### CHALLENGE:
Reproduce all of the data exactly.

### GIVEN INFORMATION:

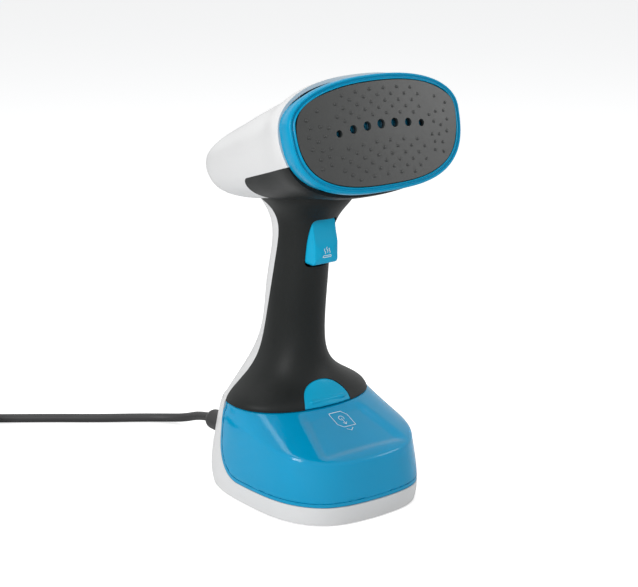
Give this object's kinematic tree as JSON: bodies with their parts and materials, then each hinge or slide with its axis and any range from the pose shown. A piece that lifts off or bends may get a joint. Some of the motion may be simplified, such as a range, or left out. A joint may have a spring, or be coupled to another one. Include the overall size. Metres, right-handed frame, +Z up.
{
  "type": "handheld garment steamer",
  "caption": "Handheld garment steamer that stands on its foot: wide oval steam plate in a blue ring, grey trigger handle, slide-off blue water tank, mains cord.",
  "frame": {"origin": "middle of the foot, on the surface it stands on", "axes": "+Z up, -Y the way the steam plate faces, +X to the right seen from behind the steam plate"},
  "size_m": [0.2918, 0.3861, 0.2922],
  "materials": {
    "white_plastic": "moulded, satin gloss",
    "grip_plastic": "moulded, fine matt texture",
    "ring_plastic": "moulded, gloss",
    "plate_metal": "dark ceramic-look coating",
    "diffuser_plastic": "moulded, heat-proof",
    "key_plastic": "moulded, satin",
    "tank_plastic": "clear tinted, polished",
    "cap_plastic": "moulded",
    "soft_rubber": "soft, matt",
    "tube_rubber": "silicone, matt",
    "cast_alloy": "as cast",
    "cover_alloy": "stamped",
    "steel": "plain",
    "control_plastic": "moulded, heat-proof",
    "plunger_plastic": "moulded",
    "inner_plastic": "moulded",
    "pump_plastic": "moulded",
    "valve_plastic": "moulded",
    "plate_plastic": "moulded",
    "cord_rubber": "flexible sheath, satin",
    "wire_rubber": "insulated wire",
    "plug_plastic": "moulded",
    "pin_brass": "bright"
  },
  "bodies": {
    "housing": {"base_screws": "steel", "boiler_body": "cast_alloy", "boiler_brackets": "steel", "boiler_cover": "cover_alloy", "boiler_screws": "steel", "bottom_plate": "plate_plastic", "button_spring": "steel", "clamp_screws": "steel", "cord_boot": "cord_rubber", "cord_clamp": "inner_plastic", "cord_coil": "cord_rubber", "cord_tail": "cord_rubber", "face_ring": "ring_plastic", "front_grip": "grip_plastic", "head_shell": "white_plastic", "heating_element": "steel", "inner_frame": "inner_plastic", "mains_cord": "cord_rubber", "plate_seal": "soft_rubber", "plug_body": "plug_plastic", "plug_pins": "pin_brass", "pressure_tube": "tube_rubber", "pump_body": "pump_plastic", "pump_mounts": "soft_rubber", "rear_cover": "white_plastic", "rubber_feet": "soft_rubber", "steam_diffuser": "diffuser_plastic", "steam_plate": "plate_metal", "suction_tube": "tube_rubber", "switch_body": "control_plastic", "tank_socket": "valve_plastic", "terminal_block": "control_plastic", "thermal_fuse": "control_plastic", "thermostat": "control_plastic", "trigger_pin": "steel", "trigger_spring": "steel", "wiring": "wire_rubber"},
    "trigger": {"trigger": "key_plastic"},
    "switch_button": {"switch_plunger": "plunger_plastic"},
    "release": {"release_button": "key_plastic"},
    "piston": {"pump_piston": "steel"},
    "tank": {"tank_shell": "tank_plastic", "tank_back": "tank_plastic", "filler_seal": "soft_rubber", "outlet_valve": "valve_plastic", "valve_spring": "steel"},
    "cap": {"filler_cap": "cap_plastic"},
    "valve": {"valve_plunger": "valve_plastic"}
  },
  "joints": [
    {"name": "trigger_hinge", "type": "hinge", "parent": "housing", "child": "trigger", "pos_m": [0, -0.007, 0.186], "axis": [1, 0, 0], "range_deg": [0, 6], "stiffness_Nm_per_rad": 0.6, "springref_deg": -2.86},
    {"name": "switch_press", "type": "slide", "parent": "housing", "child": "switch_button", "axis": [0, 1, 0], "range_m": [0, 0.0016]},
    {"name": "button_press", "type": "slide", "parent": "housing", "child": "release", "axis": [0, 1, 0], "range_m": [0, 0.0025], "stiffness_N_per_m": 800, "springref_m": -0.002},
    {"name": "piston_stroke", "type": "slide", "parent": "housing", "child": "piston", "axis": [0, 0, 1], "range_m": [0, 0.004], "stiffness_N_per_m": 400, "springref_m": -0.002},
    {"name": "tank_slide", "type": "slide", "parent": "housing", "child": "tank", "axis": [0, -1, 0], "range_m": [0, 0.11]},
    {"name": "cap_turn", "type": "hinge", "parent": "tank", "child": "cap", "pos_m": [0, 0.012, 0.0585], "axis": [0, 0, 1], "range_deg": [0, 90]},
    {"name": "valve_slide", "type": "slide", "parent": "tank", "child": "valve", "axis": [0, -1, 0], "range_m": [0, 0.0025], "stiffness_N_per_m": 400, "springref_m": -0.002}
  ],
  "couplings": [
    {"joint": "switch_press", "follows": "trigger_hinge", "m_per_rad": 0.015}
  ]
}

### SOLUTION TO THIS PROBLEM:
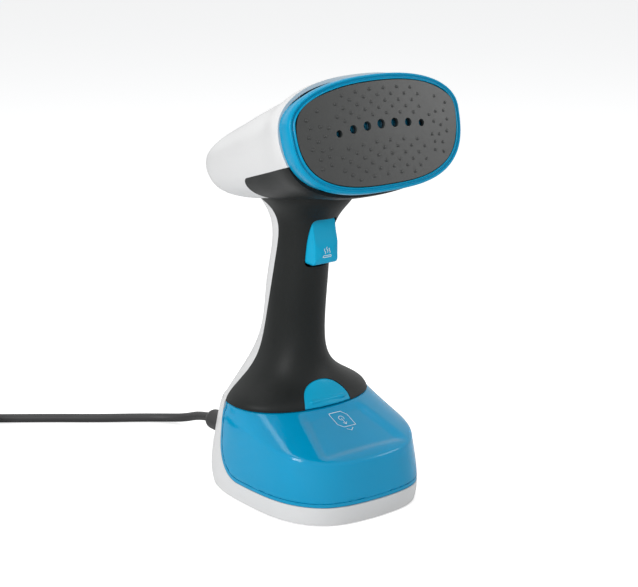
Give this object's kinematic tree as JSON: bodies with their parts and materials, then each hinge or slide with its axis and any range from the pose shown. A piece that lifts off or bends may get a joint. Some of the motion may be simplified, such as a range, or left out. A joint may have a spring, or be coupled to another one. Include the overall size. Metres, right-handed frame, +Z up.
{
  "type": "handheld garment steamer",
  "caption": "Handheld garment steamer that stands on its foot: wide oval steam plate in a blue ring, grey trigger handle, slide-off blue water tank, mains cord.",
  "frame": {"origin": "middle of the foot, on the surface it stands on", "axes": "+Z up, -Y the way the steam plate faces, +X to the right seen from behind the steam plate"},
  "size_m": [0.2918, 0.3861, 0.2922],
  "materials": {
    "white_plastic": "moulded, satin gloss",
    "grip_plastic": "moulded, fine matt texture",
    "ring_plastic": "moulded, gloss",
    "plate_metal": "dark ceramic-look coating",
    "diffuser_plastic": "moulded, heat-proof",
    "key_plastic": "moulded, satin",
    "tank_plastic": "clear tinted, polished",
    "cap_plastic": "moulded",
    "soft_rubber": "soft, matt",
    "tube_rubber": "silicone, matt",
    "cast_alloy": "as cast",
    "cover_alloy": "stamped",
    "steel": "plain",
    "control_plastic": "moulded, heat-proof",
    "plunger_plastic": "moulded",
    "inner_plastic": "moulded",
    "pump_plastic": "moulded",
    "valve_plastic": "moulded",
    "plate_plastic": "moulded",
    "cord_rubber": "flexible sheath, satin",
    "wire_rubber": "insulated wire",
    "plug_plastic": "moulded",
    "pin_brass": "bright"
  },
  "bodies": {
    "housing": {"base_screws": "steel", "boiler_body": "cast_alloy", "boiler_brackets": "steel", "boiler_cover": "cover_alloy", "boiler_screws": "steel", "bottom_plate": "plate_plastic", "button_spring": "steel", "clamp_screws": "steel", "cord_boot": "cord_rubber", "cord_clamp": "inner_plastic", "cord_coil": "cord_rubber", "cord_tail": "cord_rubber", "face_ring": "ring_plastic", "front_grip": "grip_plastic", "head_shell": "white_plastic", "heating_element": "steel", "inner_frame": "inner_plastic", "mains_cord": "cord_rubber", "plate_seal": "soft_rubber", "plug_body": "plug_plastic", "plug_pins": "pin_brass", "pressure_tube": "tube_rubber", "pump_body": "pump_plastic", "pump_mounts": "soft_rubber", "rear_cover": "white_plastic", "rubber_feet": "soft_rubber", "steam_diffuser": "diffuser_plastic", "steam_plate": "plate_metal", "suction_tube": "tube_rubber", "switch_body": "control_plastic", "tank_socket": "valve_plastic", "terminal_block": "control_plastic", "thermal_fuse": "control_plastic", "thermostat": "control_plastic", "trigger_pin": "steel", "trigger_spring": "steel", "wiring": "wire_rubber"},
    "trigger": {"trigger": "key_plastic"},
    "switch_button": {"switch_plunger": "plunger_plastic"},
    "release": {"release_button": "key_plastic"},
    "piston": {"pump_piston": "steel"},
    "tank": {"tank_shell": "tank_plastic", "tank_back": "tank_plastic", "filler_seal": "soft_rubber", "outlet_valve": "valve_plastic", "valve_spring": "steel"},
    "cap": {"filler_cap": "cap_plastic"},
    "valve": {"valve_plunger": "valve_plastic"}
  },
  "joints": [
    {"name": "trigger_hinge", "type": "hinge", "parent": "housing", "child": "trigger", "pos_m": [0, -0.007, 0.186], "axis": [1, 0, 0], "range_deg": [0, 6], "stiffness_Nm_per_rad": 0.6, "springref_deg": -2.86},
    {"name": "switch_press", "type": "slide", "parent": "housing", "child": "switch_button", "axis": [0, 1, 0], "range_m": [0, 0.0016]},
    {"name": "button_press", "type": "slide", "parent": "housing", "child": "release", "axis": [0, 1, 0], "range_m": [0, 0.0025], "stiffness_N_per_m": 800, "springref_m": -0.002},
    {"name": "piston_stroke", "type": "slide", "parent": "housing", "child": "piston", "axis": [0, 0, 1], "range_m": [0, 0.004], "stiffness_N_per_m": 400, "springref_m": -0.002},
    {"name": "tank_slide", "type": "slide", "parent": "housing", "child": "tank", "axis": [0, -1, 0], "range_m": [0, 0.11]},
    {"name": "cap_turn", "type": "hinge", "parent": "tank", "child": "cap", "pos_m": [0, 0.012, 0.0585], "axis": [0, 0, 1], "range_deg": [0, 90]},
    {"name": "valve_slide", "type": "slide", "parent": "tank", "child": "valve", "axis": [0, -1, 0], "range_m": [0, 0.0025], "stiffness_N_per_m": 400, "springref_m": -0.002}
  ],
  "couplings": [
    {"joint": "switch_press", "follows": "trigger_hinge", "m_per_rad": 0.015}
  ]
}